[AIM OF THE TASK] Tally the lines below that contain "code". The number is the whole answer.

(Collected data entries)
+ + + + + + +
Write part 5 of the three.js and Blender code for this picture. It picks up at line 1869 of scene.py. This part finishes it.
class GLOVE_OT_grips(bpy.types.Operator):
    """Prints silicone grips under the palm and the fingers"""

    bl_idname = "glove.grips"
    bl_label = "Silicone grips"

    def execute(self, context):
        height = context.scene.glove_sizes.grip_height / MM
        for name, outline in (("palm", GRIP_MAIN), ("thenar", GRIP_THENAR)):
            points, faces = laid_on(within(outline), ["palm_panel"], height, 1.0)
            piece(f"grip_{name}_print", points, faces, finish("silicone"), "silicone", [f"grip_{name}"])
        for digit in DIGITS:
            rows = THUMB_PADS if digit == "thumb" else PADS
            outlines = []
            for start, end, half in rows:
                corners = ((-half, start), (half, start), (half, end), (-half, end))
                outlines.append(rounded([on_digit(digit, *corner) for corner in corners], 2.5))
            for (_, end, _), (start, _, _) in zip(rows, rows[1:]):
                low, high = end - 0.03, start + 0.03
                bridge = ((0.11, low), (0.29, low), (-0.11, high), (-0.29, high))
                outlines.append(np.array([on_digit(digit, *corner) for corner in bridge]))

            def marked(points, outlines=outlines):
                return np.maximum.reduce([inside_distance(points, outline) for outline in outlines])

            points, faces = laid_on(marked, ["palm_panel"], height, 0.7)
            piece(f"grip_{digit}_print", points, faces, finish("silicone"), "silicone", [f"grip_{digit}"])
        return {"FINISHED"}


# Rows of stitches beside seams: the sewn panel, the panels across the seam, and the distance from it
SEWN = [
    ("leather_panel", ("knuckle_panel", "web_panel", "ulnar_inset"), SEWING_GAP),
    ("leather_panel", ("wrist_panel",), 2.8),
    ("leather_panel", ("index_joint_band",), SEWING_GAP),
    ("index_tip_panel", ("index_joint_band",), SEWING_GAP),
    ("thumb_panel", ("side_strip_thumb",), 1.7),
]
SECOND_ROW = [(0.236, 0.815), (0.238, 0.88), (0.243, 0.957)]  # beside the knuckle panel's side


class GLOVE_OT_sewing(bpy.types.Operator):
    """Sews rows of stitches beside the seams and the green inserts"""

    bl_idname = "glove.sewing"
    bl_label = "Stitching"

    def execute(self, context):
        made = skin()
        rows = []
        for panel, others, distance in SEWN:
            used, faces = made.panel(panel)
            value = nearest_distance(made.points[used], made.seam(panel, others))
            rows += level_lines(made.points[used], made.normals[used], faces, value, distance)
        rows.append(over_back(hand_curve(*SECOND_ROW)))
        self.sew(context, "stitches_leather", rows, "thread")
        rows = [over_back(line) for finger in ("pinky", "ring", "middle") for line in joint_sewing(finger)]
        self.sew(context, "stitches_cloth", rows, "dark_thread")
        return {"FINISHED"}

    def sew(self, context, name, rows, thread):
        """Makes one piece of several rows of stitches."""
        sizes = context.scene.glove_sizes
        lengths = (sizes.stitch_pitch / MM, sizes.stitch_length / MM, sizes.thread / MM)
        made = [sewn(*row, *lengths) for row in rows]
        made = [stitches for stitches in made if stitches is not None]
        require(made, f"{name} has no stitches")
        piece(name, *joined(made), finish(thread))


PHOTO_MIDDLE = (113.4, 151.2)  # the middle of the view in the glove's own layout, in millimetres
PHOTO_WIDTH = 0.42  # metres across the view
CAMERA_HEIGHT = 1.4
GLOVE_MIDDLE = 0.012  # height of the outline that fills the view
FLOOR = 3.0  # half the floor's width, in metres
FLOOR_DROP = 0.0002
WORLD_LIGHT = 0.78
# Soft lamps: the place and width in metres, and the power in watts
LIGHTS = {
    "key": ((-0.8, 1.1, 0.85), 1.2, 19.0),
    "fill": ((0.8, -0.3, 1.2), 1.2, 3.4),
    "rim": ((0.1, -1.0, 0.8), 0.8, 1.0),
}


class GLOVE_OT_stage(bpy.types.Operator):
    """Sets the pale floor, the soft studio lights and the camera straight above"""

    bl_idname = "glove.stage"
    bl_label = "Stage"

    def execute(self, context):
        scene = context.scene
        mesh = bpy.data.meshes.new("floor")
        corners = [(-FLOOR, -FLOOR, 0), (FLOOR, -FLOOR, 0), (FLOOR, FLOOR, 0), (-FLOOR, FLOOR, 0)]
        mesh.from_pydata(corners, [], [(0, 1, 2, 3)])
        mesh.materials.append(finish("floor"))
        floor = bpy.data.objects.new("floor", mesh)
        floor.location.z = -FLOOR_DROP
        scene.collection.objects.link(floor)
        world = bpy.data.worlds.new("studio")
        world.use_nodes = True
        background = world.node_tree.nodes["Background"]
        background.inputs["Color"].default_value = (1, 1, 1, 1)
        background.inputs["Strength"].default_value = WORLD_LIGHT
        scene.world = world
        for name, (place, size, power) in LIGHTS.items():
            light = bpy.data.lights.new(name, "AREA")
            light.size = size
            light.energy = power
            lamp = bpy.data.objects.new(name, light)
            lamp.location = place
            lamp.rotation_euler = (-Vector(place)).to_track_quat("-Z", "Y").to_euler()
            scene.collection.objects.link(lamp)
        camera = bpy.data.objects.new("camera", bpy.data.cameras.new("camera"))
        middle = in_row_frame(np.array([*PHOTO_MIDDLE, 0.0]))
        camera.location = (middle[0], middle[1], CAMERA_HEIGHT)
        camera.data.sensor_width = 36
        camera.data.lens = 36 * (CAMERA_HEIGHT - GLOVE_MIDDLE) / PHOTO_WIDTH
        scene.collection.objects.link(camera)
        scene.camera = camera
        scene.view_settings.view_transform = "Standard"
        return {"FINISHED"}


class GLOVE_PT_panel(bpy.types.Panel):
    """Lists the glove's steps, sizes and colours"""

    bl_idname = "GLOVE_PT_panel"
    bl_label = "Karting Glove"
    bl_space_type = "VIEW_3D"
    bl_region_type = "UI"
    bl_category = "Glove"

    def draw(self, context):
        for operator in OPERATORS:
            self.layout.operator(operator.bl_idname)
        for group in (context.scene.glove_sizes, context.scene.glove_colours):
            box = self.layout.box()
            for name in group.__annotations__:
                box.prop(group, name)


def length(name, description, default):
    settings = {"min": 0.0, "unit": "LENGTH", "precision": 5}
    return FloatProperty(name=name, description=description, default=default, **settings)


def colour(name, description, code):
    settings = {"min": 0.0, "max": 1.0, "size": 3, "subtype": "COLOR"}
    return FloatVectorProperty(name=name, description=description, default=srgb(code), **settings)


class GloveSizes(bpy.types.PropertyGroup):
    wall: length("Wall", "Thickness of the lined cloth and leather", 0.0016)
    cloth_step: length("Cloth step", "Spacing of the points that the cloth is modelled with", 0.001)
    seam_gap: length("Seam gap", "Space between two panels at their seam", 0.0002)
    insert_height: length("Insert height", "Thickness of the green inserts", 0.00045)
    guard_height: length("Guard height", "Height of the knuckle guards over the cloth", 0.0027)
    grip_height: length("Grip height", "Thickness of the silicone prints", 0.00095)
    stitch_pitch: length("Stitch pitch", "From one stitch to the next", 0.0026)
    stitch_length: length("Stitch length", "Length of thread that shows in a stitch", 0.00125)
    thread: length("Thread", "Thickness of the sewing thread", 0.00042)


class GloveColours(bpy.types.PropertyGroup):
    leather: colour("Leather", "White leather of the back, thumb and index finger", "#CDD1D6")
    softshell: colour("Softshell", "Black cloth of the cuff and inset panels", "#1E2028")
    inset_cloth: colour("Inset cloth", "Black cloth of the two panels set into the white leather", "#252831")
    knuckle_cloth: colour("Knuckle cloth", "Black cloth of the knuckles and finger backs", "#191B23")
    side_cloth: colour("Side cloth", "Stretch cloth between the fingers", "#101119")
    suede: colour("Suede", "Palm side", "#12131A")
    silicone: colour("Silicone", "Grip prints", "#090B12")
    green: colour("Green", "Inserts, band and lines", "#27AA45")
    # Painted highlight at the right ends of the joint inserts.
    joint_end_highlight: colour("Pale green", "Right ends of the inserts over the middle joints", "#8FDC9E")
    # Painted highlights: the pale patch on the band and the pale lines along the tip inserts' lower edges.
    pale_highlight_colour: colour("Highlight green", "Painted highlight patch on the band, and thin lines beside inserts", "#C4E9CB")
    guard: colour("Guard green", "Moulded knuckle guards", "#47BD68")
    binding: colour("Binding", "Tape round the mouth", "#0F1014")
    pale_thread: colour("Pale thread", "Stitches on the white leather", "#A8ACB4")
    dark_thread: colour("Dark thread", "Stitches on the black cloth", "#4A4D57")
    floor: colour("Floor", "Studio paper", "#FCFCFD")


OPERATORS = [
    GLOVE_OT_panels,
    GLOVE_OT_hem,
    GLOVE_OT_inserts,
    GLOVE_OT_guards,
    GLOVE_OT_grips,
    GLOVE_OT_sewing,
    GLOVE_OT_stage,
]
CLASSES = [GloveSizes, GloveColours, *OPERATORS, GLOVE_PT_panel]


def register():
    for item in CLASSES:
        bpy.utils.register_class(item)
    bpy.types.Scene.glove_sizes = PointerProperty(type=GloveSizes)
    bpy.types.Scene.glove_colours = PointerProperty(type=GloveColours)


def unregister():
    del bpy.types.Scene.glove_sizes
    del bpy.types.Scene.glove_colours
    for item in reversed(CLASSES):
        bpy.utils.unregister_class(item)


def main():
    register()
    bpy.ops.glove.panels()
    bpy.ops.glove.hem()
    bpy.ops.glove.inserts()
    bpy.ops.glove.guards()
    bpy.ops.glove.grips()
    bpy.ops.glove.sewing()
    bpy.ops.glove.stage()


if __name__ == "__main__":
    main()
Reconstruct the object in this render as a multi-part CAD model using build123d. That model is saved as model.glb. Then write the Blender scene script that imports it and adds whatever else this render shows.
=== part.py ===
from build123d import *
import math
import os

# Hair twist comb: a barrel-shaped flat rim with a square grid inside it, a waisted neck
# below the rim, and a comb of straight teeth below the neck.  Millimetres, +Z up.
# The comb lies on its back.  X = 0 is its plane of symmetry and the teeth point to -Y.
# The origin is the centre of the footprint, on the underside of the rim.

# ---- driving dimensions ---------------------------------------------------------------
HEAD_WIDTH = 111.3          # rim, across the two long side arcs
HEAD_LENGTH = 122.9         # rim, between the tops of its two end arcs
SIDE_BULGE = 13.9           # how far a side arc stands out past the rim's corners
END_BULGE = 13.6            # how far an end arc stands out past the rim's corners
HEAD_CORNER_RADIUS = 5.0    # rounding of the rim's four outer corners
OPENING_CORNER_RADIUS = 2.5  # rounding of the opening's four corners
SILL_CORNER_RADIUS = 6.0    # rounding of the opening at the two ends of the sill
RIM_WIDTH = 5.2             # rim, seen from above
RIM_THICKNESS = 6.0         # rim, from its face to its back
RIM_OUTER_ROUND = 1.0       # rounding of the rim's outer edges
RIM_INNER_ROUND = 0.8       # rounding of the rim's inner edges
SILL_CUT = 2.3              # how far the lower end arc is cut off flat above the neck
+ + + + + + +
[EXPECTED ANSWER] 3